Morphology Dependent Hole Transfer Under Negligible HOMO Difference in Non-Fullerene Acceptor Based Ternary Polymer Solar Cells.

In the field of organic solar cell (OSCs), it has been generally accepted until recently that a difference in band energies of at least 0.3 eV between the highest occupied molecular orbital (HOMO) level of the donor and the HOMO of the acceptor is required to provide adequate driving force for efficient photo-induced hole transfer, due to the large binding energy of excitons in organic materials. In this work we investigate polymeric donor : nonfullerene acceptor junctions in binary and ternary blend polymer solar cells (PSCs) which exhibit efficient photoinduced hole transfer despite negligible HOMO offset and demonstrate that hole transfer in this system is morphology-dependent.
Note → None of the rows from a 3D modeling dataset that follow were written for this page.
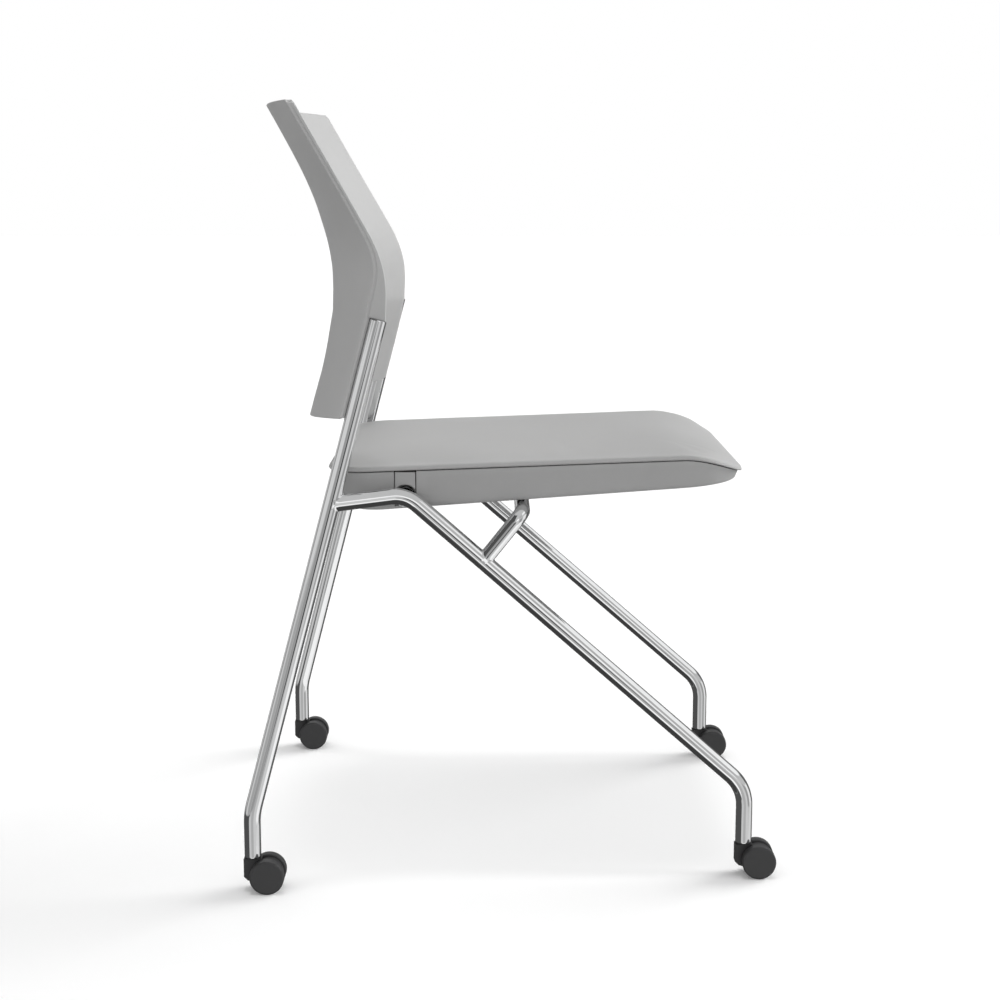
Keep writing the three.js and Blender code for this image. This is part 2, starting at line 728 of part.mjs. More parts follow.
function buildHingeBlock(sign) {
  const bearingRadius = tubeRadius + runningGap;
  const shape = new THREE.Shape();
  const rearY = pivot.y + hingeBlockHalfDepth;
  const frontY = pivot.y - hingeBlockHalfDepth;
  shape.moveTo(pivot.y + bearingRadius, pivot.z);
  shape.lineTo(rearY, pivot.z);
  shape.lineTo(rearY, blockTopAt(rearY));
  shape.lineTo(frontY, blockTopAt(frontY));
  shape.lineTo(frontY, pivot.z);
  shape.lineTo(pivot.y - bearingRadius, pivot.z);
  shape.absarc(pivot.y, pivot.z, bearingRadius, Math.PI, 0, true);
  const blockX = blockOuterX - hingeBlockWidth;
  const block = sideExtrude(shape, sign > 0 ? blockX : -blockOuterX, hingeBlockWidth);

  // The insert closes the pan's slot above the pivot tube, with an arc round the tube
  const insert = new THREE.Shape();
  const insertHalf = slotHalfWidth - insertClearance;
  const footDrop = Math.sqrt(insertArcRadius ** 2 - insertHalf ** 2);
  const topHeight = seamHeightAt(pivot.y) - insertClearance;
  const halfSweep = Math.asin(insertHalf / insertArcRadius);
  insert.moveTo(pivot.y + insertHalf, pivot.z + footDrop);
  insert.lineTo(pivot.y + insertHalf, topHeight);
  insert.lineTo(pivot.y - insertHalf, topHeight);
  insert.lineTo(pivot.y - insertHalf, pivot.z + footDrop);
  insert.absarc(pivot.y, pivot.z, insertArcRadius, Math.PI / 2 + halfSweep, Math.PI / 2 - halfSweep, true);
  const faceX = seatHalfWidth - insertInset;
  const plate = sideExtrude(insert, sign > 0 ? faceX - insertThickness : -faceX, insertThickness);

  // A short neck under the board joins the insert to the block
  const neckTop = blockTopAt(pivot.y + insertHalf);
  const neckFoot = pivot.z + insertArcRadius + seatGap;
  const neckShape = [
    [pivot.y - insertHalf, neckFoot],
    [pivot.y + insertHalf, neckFoot],
    [pivot.y + insertHalf, neckTop],
    [pivot.y - insertHalf, neckTop],
  ];
  const neckInner = blockOuterX - hingeEndGap;
  const neckWidth = faceX - insertThickness / 2 - neckInner;
  const neck = sideExtrude(neckShape, sign > 0 ? neckInner : -neckInner - neckWidth, neckWidth);
  return join(block, plate, neck);
}

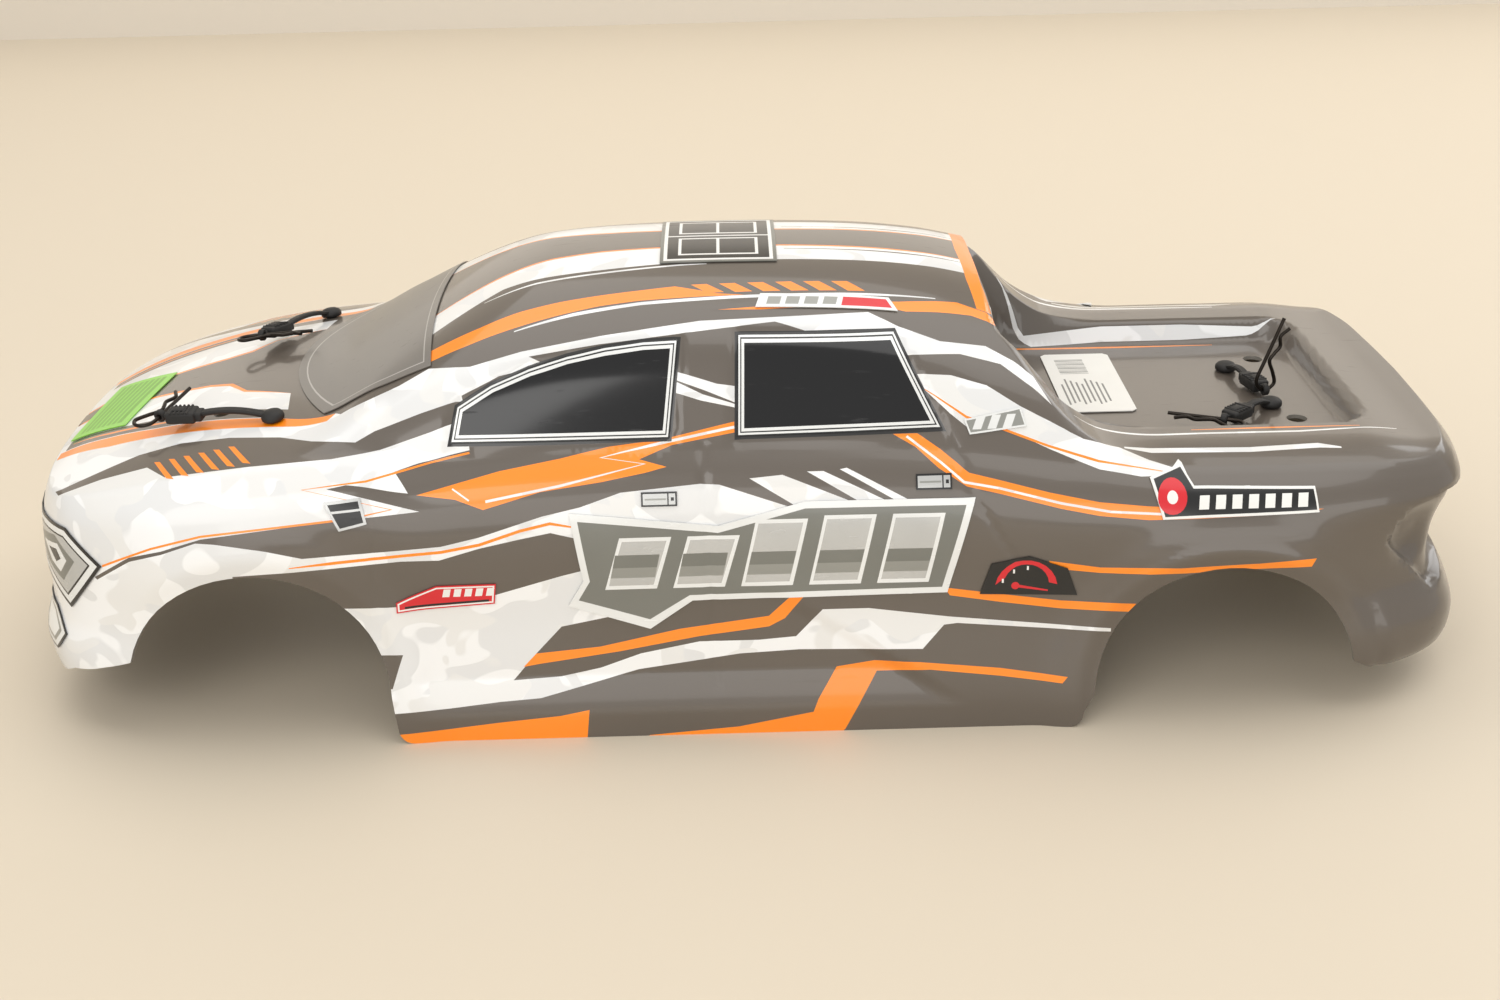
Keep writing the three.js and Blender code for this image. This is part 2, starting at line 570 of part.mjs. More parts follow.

The morphology of the organic blend was gradually tuned by controlling the amount of ITIC and PC70BM. High external quantum efficiency (EQE) was achieved at long wavelengths, despite a 1:9 ITIC to PC70BM ratio, which indicates efficient photo-induced hole transfer from ITIC to the donor despite an undesirable HOMO energy offset. Transient absorption spectra (TAS) further confirm that hole transfer from ITIC to the donor becomes more efficient upon optimizing the morphology of the ternary blend, compared to that of donor:ITIC binary blend.